- Stated goal: Extract all lines in the data that contain the word "bodies".
>> Start Information provided
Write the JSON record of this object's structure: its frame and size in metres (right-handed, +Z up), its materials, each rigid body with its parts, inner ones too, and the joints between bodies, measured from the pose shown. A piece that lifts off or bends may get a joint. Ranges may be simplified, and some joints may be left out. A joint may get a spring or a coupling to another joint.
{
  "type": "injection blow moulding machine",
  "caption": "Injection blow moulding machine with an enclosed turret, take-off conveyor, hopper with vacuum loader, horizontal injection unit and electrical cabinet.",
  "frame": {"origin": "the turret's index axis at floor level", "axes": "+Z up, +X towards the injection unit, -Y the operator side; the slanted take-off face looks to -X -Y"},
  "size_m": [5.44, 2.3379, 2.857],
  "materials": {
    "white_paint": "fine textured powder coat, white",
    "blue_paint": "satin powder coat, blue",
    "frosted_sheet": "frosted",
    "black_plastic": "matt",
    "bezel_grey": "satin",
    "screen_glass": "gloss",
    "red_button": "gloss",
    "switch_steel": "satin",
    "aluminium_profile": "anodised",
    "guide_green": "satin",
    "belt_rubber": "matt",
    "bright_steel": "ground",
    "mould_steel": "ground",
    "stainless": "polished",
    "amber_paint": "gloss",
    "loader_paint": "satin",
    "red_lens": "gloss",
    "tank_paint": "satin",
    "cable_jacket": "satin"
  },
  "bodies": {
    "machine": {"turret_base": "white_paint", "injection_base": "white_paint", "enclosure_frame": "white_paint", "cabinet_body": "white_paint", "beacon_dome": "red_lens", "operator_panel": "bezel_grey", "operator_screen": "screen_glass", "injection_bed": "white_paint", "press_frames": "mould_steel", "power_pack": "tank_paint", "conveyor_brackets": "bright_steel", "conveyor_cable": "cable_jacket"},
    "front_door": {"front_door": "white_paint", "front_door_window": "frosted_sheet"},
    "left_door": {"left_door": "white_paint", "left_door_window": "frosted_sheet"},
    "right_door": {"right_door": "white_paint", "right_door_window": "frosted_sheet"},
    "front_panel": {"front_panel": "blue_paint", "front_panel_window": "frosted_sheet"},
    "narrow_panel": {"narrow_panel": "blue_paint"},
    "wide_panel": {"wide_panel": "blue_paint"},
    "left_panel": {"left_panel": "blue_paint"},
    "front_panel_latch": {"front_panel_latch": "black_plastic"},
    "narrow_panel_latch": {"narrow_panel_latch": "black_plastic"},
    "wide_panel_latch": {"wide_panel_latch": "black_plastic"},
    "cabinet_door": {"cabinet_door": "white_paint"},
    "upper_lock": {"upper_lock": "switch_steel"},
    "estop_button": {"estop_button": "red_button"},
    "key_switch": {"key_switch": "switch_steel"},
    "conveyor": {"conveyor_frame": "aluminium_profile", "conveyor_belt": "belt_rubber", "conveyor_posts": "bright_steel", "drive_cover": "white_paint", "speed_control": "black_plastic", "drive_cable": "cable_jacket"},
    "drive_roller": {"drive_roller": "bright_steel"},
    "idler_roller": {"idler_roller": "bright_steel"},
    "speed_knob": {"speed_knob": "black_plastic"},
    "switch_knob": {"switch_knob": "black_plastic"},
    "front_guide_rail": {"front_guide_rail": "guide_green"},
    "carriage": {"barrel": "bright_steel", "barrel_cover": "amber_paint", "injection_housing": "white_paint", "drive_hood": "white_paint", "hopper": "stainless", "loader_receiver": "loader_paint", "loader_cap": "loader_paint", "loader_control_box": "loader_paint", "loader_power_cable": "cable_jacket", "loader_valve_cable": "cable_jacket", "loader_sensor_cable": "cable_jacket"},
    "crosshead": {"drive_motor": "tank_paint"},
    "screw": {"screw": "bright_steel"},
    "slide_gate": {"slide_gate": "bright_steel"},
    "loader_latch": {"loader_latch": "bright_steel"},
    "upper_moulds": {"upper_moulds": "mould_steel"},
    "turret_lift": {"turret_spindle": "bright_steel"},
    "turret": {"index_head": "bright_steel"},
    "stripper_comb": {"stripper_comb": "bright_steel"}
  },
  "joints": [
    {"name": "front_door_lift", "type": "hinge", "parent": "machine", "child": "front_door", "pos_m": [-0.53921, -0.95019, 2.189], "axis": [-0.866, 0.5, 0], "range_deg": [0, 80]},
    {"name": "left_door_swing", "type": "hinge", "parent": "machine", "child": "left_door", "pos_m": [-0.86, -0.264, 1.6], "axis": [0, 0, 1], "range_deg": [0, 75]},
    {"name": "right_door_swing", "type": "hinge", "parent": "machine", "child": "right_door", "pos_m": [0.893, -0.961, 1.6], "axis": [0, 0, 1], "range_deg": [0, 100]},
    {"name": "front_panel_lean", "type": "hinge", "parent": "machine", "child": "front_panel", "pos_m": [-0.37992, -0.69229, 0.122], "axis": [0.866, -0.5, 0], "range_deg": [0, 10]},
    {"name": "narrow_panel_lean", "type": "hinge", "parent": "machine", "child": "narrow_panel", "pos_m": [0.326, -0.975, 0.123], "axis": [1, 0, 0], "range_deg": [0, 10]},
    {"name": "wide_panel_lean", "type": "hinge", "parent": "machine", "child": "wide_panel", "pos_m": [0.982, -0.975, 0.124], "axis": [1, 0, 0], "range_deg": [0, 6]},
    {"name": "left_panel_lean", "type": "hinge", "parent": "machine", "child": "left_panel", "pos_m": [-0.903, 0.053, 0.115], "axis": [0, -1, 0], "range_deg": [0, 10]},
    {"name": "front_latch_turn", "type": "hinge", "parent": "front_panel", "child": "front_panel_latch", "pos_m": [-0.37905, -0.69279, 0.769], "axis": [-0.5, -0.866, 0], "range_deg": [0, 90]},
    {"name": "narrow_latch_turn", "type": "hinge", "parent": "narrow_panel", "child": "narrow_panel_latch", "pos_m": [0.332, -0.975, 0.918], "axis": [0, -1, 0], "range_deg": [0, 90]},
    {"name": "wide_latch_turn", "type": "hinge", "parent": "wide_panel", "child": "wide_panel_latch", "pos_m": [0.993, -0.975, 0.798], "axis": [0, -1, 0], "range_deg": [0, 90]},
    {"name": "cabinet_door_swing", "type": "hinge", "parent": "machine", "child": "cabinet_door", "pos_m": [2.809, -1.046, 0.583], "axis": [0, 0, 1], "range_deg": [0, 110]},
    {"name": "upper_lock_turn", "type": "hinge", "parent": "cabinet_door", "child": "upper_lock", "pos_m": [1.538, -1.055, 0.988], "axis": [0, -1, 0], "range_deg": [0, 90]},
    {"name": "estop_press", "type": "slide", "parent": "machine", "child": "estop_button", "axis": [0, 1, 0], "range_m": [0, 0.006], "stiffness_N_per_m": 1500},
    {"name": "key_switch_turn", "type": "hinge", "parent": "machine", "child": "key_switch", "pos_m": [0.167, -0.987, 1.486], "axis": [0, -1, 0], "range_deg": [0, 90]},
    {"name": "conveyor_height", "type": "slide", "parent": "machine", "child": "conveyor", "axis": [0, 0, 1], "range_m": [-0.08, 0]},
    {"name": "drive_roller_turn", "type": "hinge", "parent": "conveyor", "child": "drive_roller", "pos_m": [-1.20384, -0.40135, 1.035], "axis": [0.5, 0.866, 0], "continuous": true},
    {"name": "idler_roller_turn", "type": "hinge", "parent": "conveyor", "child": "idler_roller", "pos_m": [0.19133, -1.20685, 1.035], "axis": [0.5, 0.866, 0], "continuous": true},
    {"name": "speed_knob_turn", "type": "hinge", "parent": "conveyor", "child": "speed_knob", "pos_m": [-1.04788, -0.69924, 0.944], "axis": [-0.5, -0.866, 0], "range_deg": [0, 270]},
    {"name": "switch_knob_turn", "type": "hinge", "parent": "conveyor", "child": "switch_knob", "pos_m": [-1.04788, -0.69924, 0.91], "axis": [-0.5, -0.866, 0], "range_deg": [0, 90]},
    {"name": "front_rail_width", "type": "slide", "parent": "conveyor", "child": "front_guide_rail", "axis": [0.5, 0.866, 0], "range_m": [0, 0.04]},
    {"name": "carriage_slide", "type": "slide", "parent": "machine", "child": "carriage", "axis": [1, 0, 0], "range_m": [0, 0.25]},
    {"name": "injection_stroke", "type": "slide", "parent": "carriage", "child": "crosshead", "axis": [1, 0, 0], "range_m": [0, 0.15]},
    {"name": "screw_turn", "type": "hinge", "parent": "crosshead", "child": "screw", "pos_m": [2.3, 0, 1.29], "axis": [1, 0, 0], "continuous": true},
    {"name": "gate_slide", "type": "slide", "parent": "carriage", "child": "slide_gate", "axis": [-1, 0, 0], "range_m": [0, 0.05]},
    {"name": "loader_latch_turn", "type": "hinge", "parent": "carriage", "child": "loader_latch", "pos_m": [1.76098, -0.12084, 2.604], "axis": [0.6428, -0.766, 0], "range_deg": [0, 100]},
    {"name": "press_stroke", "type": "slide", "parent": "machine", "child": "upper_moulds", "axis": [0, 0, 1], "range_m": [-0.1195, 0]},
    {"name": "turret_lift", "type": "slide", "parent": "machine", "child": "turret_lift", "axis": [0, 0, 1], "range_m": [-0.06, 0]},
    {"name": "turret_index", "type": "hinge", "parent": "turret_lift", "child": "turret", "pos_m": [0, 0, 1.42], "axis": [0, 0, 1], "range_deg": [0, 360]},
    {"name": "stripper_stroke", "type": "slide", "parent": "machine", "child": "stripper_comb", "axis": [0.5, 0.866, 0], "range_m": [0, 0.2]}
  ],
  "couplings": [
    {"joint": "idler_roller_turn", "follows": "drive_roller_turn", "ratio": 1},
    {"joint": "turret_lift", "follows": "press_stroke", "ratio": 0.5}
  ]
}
>> End Information provided
- Answer to this problem:
Write the JSON record of this object's structure: its frame and size in metres (right-handed, +Z up), its materials, each rigid body with its parts, inner ones too, and the joints between bodies, measured from the pose shown. A piece that lifts off or bends may get a joint. Ranges may be simplified, and some joints may be left out. A joint may get a spring or a coupling to another joint.
  "bodies": {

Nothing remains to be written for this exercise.